(Saved entries)

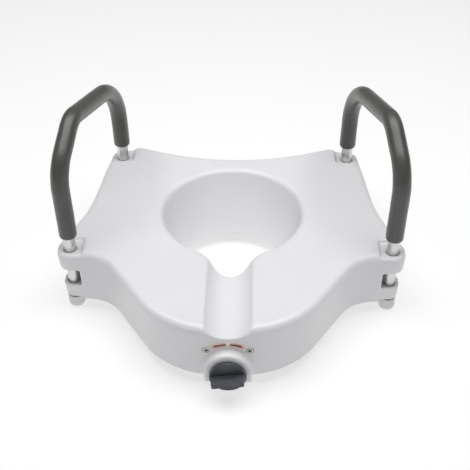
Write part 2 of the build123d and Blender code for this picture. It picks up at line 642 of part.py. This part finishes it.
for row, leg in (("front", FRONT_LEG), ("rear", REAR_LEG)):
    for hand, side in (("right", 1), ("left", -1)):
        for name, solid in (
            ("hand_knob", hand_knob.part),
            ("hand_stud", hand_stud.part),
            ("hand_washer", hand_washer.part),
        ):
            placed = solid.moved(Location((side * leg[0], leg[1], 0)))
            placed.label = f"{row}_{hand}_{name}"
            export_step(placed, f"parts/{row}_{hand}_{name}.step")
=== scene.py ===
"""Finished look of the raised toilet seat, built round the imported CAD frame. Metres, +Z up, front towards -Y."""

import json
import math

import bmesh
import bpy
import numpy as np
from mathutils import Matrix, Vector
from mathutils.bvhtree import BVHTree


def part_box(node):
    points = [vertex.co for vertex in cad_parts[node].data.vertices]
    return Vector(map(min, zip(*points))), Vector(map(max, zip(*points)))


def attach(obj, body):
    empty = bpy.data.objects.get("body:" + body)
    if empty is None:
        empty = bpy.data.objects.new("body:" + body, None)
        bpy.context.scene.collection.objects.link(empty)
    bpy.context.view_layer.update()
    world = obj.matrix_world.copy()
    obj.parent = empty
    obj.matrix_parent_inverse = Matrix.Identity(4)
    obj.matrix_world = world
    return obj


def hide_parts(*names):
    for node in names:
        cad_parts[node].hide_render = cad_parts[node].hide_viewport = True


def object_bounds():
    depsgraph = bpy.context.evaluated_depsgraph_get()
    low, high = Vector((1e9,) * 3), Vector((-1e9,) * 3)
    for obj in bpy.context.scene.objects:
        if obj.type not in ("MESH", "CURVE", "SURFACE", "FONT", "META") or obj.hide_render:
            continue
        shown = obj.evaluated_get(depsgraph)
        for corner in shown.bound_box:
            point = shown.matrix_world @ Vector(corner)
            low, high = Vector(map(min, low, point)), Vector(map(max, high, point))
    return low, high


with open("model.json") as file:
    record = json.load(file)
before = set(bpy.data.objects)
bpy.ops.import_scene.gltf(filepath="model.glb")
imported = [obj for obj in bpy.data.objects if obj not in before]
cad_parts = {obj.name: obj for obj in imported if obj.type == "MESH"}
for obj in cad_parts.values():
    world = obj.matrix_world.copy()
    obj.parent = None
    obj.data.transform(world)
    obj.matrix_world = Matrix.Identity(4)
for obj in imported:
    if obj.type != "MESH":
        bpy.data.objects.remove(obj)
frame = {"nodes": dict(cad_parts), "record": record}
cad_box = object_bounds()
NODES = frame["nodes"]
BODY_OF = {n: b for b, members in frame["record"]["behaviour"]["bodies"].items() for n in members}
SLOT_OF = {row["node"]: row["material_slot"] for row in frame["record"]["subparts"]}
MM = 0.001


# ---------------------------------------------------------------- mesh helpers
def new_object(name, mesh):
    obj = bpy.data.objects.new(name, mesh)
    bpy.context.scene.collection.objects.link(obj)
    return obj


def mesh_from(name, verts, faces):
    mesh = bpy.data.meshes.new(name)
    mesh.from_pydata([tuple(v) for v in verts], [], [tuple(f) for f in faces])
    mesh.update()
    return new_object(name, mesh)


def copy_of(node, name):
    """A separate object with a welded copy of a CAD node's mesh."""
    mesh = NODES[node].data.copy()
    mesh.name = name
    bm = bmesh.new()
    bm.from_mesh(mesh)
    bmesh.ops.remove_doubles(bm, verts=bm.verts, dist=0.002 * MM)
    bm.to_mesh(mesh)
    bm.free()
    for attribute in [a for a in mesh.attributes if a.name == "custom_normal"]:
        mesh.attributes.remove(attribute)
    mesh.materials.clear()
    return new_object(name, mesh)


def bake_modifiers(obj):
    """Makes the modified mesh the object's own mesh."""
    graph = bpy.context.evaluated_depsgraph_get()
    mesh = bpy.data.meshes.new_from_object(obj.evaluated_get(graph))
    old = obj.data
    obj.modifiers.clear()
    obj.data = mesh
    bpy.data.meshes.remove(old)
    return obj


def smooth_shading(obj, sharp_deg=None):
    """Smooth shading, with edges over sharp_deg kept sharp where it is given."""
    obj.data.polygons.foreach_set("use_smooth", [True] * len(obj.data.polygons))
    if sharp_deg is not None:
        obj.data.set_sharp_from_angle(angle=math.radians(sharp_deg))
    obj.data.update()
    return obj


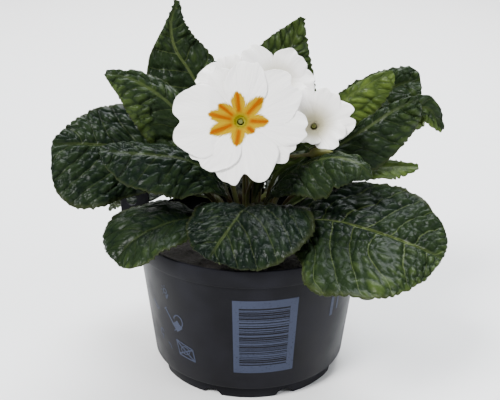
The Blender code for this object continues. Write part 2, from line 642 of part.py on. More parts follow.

- **WHAT THIS TASK INVOLVES**
Repeat, exactly as they stand above, the lines from the line with "for row, leg" to the line with "depsgraph = bpy.context.evaluated_depsgraph_get()", both lines included.

- **THE COMPLETED TASK**
for row, leg in (("front", FRONT_LEG), ("rear", REAR_LEG)):
    for hand, side in (("right", 1), ("left", -1)):
        for name, solid in (
            ("hand_knob", hand_knob.part),
            ("hand_stud", hand_stud.part),
            ("hand_washer", hand_washer.part),
        ):
            placed = solid.moved(Location((side * leg[0], leg[1], 0)))
            placed.label = f"{row}_{hand}_{name}"
            export_step(placed, f"parts/{row}_{hand}_{name}.step")
=== scene.py ===
"""Finished look of the raised toilet seat, built round the imported CAD frame. Metres, +Z up, front towards -Y."""

import json
import math

import bmesh
import bpy
import numpy as np
from mathutils import Matrix, Vector
from mathutils.bvhtree import BVHTree


def part_box(node):
    points = [vertex.co for vertex in cad_parts[node].data.vertices]
    return Vector(map(min, zip(*points))), Vector(map(max, zip(*points)))


def attach(obj, body):
    empty = bpy.data.objects.get("body:" + body)
    if empty is None:
        empty = bpy.data.objects.new("body:" + body, None)
        bpy.context.scene.collection.objects.link(empty)
    bpy.context.view_layer.update()
    world = obj.matrix_world.copy()
    obj.parent = empty
    obj.matrix_parent_inverse = Matrix.Identity(4)
    obj.matrix_world = world
    return obj


def hide_parts(*names):
    for node in names:
        cad_parts[node].hide_render = cad_parts[node].hide_viewport = True


def object_bounds():
    depsgraph = bpy.context.evaluated_depsgraph_get()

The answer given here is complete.